Certificate Expiry Monitoring: Automated Detection Across TLS, mTLS, and Signing Certificates

Certificate Expiry Monitoring: Automated Detection Across TLS, mTLS, and Signing Certificates

Problem

Certificate expiry is the most common cause of preventable production outages. When a TLS certificate expires, HTTPS connections fail, mTLS handshakes are rejected, and webhook calls between services return cryptic errors. The outage is immediate, total, and embarrassing because it was entirely predictable.

The specific challenges:

  • cert-manager handles Kubernetes, nothing else. cert-manager automates certificate renewal for Kubernetes Ingress and internal services. But your infrastructure also has load balancer certificates, database TLS certs, SMTP certs, code signing certs, CA intermediates, and SSH host certificates. cert-manager does not see any of these.
  • Certificate inventory is unknown. Most teams cannot answer the question “how many certificates do we have and when do they expire?” Certificates are provisioned by different teams through different tools (cert-manager, Terraform, AWS ACM, manual openssl commands) with no central registry.
  • Renewal failures are silent. cert-manager attempts renewal 30 days before expiry. If renewal fails (DNS challenge fails, rate limit hit, CA unreachable), the only signal is a cert-manager event log that nobody is watching.

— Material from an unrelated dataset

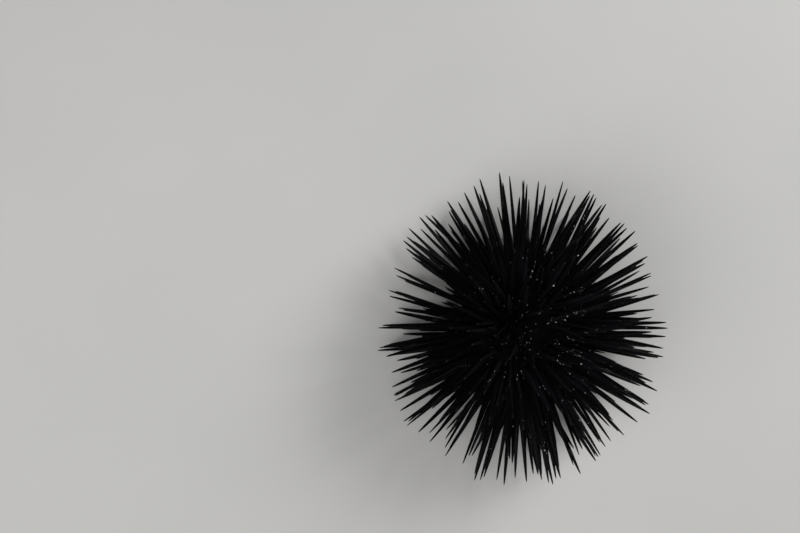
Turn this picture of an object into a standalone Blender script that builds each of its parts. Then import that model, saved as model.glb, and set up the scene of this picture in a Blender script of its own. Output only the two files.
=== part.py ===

The certificate expires anyway.
  • External endpoints are blind spots. Your TLS cert is fine, but the third-party API you depend on has an expiring cert. When their cert expires, your service fails because HTTPS verification rejects the connection.

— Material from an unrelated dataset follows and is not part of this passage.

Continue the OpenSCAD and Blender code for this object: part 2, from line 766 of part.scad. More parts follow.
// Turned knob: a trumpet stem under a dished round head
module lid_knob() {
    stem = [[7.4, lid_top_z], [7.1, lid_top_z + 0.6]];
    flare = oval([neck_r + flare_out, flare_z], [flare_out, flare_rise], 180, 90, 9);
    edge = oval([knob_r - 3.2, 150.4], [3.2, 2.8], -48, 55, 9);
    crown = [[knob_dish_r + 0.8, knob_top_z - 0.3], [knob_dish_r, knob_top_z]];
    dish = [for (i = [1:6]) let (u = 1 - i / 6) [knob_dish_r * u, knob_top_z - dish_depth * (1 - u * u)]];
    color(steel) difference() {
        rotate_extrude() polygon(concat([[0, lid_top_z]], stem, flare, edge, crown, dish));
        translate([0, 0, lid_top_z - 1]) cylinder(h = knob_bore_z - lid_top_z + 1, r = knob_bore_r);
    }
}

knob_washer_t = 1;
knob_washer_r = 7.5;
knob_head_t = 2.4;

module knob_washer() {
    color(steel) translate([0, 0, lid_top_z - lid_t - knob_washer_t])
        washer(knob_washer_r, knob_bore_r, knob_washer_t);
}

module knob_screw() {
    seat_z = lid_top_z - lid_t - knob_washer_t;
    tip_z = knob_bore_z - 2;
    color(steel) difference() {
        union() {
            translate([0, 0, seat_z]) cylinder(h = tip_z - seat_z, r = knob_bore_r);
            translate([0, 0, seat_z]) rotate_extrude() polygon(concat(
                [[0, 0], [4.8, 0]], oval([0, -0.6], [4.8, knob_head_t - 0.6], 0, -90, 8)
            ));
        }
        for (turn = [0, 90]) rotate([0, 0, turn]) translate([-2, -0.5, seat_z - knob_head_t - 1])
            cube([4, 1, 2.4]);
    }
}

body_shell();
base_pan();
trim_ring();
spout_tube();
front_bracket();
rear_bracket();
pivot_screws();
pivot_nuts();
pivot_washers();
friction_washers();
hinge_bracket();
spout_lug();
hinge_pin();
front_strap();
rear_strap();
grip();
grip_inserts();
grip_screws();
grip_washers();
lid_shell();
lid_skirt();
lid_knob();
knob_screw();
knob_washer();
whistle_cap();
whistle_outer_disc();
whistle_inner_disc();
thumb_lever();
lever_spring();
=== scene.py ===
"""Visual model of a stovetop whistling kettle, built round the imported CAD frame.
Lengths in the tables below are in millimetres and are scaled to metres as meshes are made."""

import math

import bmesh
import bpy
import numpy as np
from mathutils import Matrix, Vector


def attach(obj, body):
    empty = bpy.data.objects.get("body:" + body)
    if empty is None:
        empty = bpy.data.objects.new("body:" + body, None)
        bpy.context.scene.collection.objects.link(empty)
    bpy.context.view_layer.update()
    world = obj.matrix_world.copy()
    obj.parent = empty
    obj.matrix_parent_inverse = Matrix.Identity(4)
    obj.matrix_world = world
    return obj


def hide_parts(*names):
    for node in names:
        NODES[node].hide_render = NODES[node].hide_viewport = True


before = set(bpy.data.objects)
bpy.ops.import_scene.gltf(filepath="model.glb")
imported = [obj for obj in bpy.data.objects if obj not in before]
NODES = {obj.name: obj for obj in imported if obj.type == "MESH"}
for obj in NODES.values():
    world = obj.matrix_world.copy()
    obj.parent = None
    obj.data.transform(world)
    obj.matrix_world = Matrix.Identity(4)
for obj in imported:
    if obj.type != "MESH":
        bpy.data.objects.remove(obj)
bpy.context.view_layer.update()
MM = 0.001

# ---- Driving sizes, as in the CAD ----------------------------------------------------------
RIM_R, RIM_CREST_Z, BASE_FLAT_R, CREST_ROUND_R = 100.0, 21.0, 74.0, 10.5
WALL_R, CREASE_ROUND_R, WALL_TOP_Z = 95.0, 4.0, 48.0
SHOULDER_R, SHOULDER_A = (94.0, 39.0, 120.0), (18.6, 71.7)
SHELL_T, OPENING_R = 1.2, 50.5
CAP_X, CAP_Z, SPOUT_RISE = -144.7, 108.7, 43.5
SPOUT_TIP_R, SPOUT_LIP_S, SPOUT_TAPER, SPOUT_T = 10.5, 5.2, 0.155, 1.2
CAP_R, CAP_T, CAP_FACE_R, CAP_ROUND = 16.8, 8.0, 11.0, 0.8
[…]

This article builds monitoring for all certificate types: cert-manager managed certs, external endpoint certs, host-level certs, and internal CA certificates.

Target systems: Kubernetes with cert-manager. Prometheus + Alertmanager. Blackbox exporter for external endpoint monitoring. Any Linux host with TLS certificates.

Threat Model

  • Adversary: Certificate expiry is not an adversary-driven threat. It is an operational failure with security consequences. An expired certificate disables TLS, mTLS, or code signing verification. If the team “fixes” the outage by disabling certificate verification (--insecure, verify=False), they create a real security vulnerability that may persist long after the certificate is renewed.
  • Blast radius: A single expired certificate can cascade to every service that depends on it. An expired Kubernetes webhook CA certificate can prevent all pod scheduling. An expired mTLS root CA can break every service-to-service call in the mesh.

Configuration

cert-manager Prometheus Metrics

cert-manager exposes metrics for certificate status. Enable the ServiceMonitor:

# cert-manager Helm values: enable Prometheus metrics.
prometheus:
  enabled: true
  servicemonitor:
    enabled: true
    interval: 60s
    labels:
      release: kube-prometheus-stack

Alert on certificates approaching expiry:

# Prometheus alerting rules for cert-manager certificates.
groups:
  - name: certificate-expiry
    rules:
      # Warning: certificate expires within 30 days.
      - alert: CertificateExpiringSoon
        expr: >
          (certmanager_certificate_expiration_timestamp_seconds - time())
          < 30 * 24 * 3600
          and
          (certmanager_certificate_expiration_timestamp_seconds - time()) > 0
        for: 1h
        labels:
          severity: warning
        annotations:
          summary: >
            Certificate {{ $labels.name }} in {{ $labels.namespace }}
            expires in {{ $value | humanizeDuration }}
          runbook_url: "https://systemshardening.com/runbooks/certificate-expiry"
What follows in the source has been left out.